* Your task
What follows is a block of records; reproduce all of it verbatim.

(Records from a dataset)
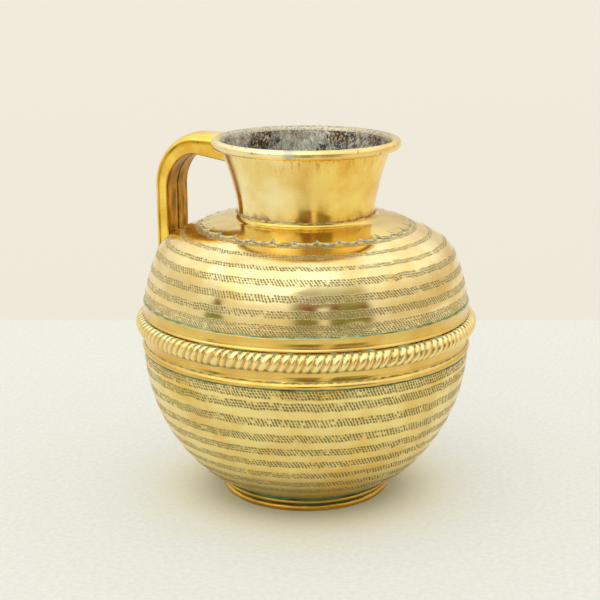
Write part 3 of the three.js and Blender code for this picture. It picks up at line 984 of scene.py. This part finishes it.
def tin_finish():
    """Wiped tin: dark grey clouds, pale scratches, and brass showing through near the rim."""
    finish = Finish("tin_wipe", bump=0.3)
    spot = finish.tree.spot()
    _, _, height = finish.tree.place()
    clouds = spot.noise(38, 8, 1)
    shade = (clouds + (spot.noise(260, 4, 8) - 0.5) * 0.7).ramp(0.4, 0.64)
    color = shade.blend(tone(50, 52, 47), tone(166, 165, 150))
    tilted = spot.stretched((1300, 180, 260), (0.5, 0.9, 0.3))
    crossed = spot.stretched((210, 1400, 190), (0.2, -0.7, 1.2))
    streaks = tilted.noise(1, 2, 2).larger(crossed.noise(1, 2, 3))
    scratches = (streaks + clouds * 0.3).ramp(0.72, 0.8)
    specks = spot.noise(600, 3, 4).ramp(0.54, 0.6)
    near_rim = (height - clouds * 16).ramp(238, 248)
    color = (scratches * 0.6).blend(color, tone(226, 226, 216))
    return finish.done(
        clouds * 0.6 + streaks * 0.5,
        base_color=(specks * (0.12 + near_rim * 0.9)).blend(color, tone(184, 142, 88)),
        roughness=0.34 - scratches * 0.1 + clouds * 0.25,
        metallic=0.95 - clouds * 0.25,
    )


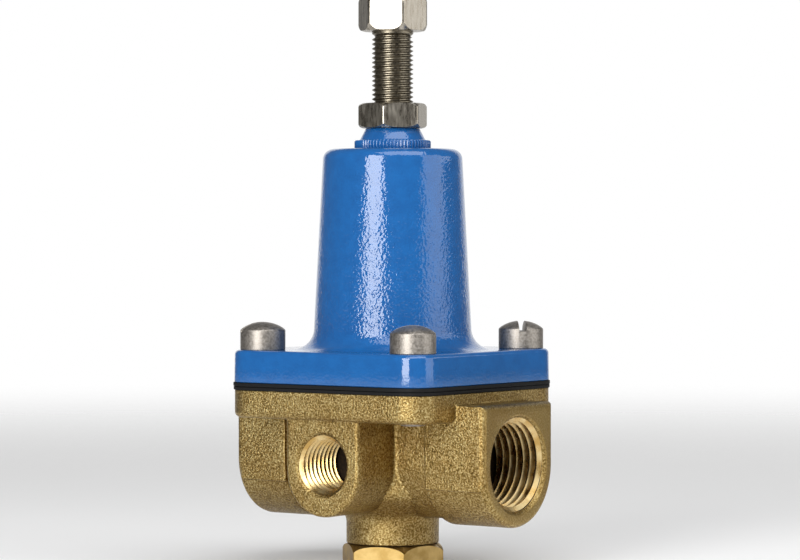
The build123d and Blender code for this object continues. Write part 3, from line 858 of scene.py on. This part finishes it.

* Correct answer
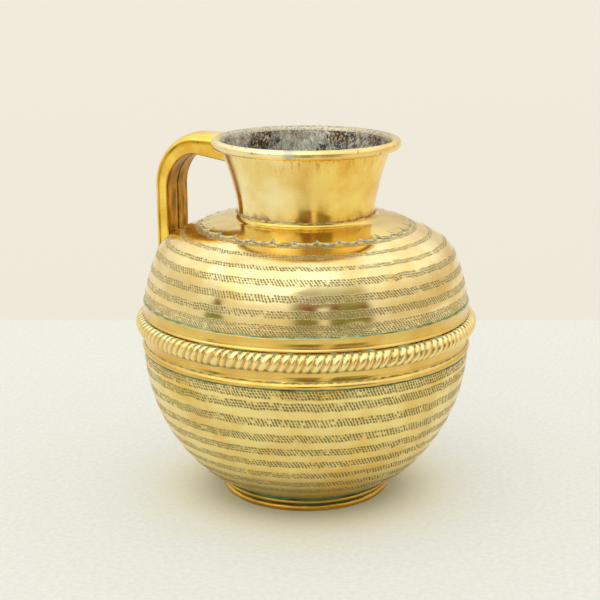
Write part 3 of the three.js and Blender code for this picture. It picks up at line 984 of scene.py. This part finishes it.
def tin_finish():
    """Wiped tin: dark grey clouds, pale scratches, and brass showing through near the rim."""
    finish = Finish("tin_wipe", bump=0.3)
    spot = finish.tree.spot()
    _, _, height = finish.tree.place()
    clouds = spot.noise(38, 8, 1)
    shade = (clouds + (spot.noise(260, 4, 8) - 0.5) * 0.7).ramp(0.4, 0.64)
    color = shade.blend(tone(50, 52, 47), tone(166, 165, 150))
    tilted = spot.stretched((1300, 180, 260), (0.5, 0.9, 0.3))
    crossed = spot.stretched((210, 1400, 190), (0.2, -0.7, 1.2))
    streaks = tilted.noise(1, 2, 2).larger(crossed.noise(1, 2, 3))
    scratches = (streaks + clouds * 0.3).ramp(0.72, 0.8)
    specks = spot.noise(600, 3, 4).ramp(0.54, 0.6)
    near_rim = (height - clouds * 16).ramp(238, 248)
    color = (scratches * 0.6).blend(color, tone(226, 226, 216))
    return finish.done(
        clouds * 0.6 + streaks * 0.5,
        base_color=(specks * (0.12 + near_rim * 0.9)).blend(color, tone(184, 142, 88)),
        roughness=0.34 - scratches * 0.1 + clouds * 0.25,
        metallic=0.95 - clouds * 0.25,
    )


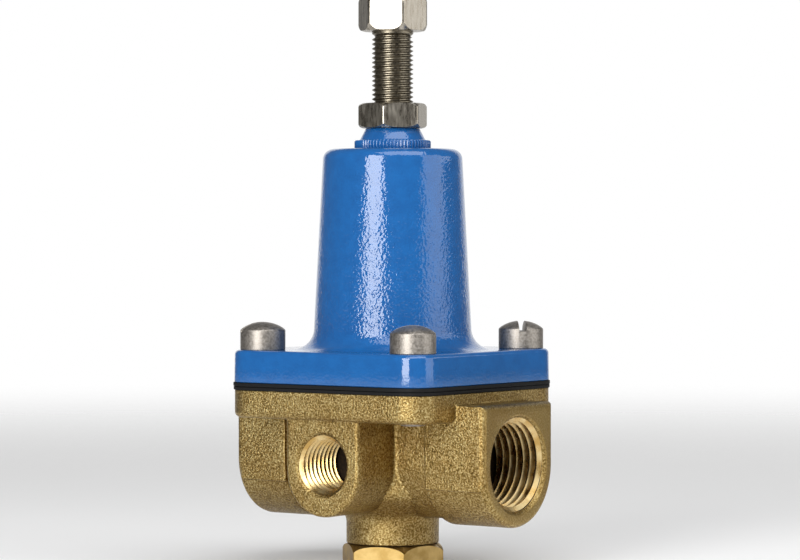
The build123d and Blender code for this object continues. Write part 3, from line 858 of scene.py on. This part finishes it.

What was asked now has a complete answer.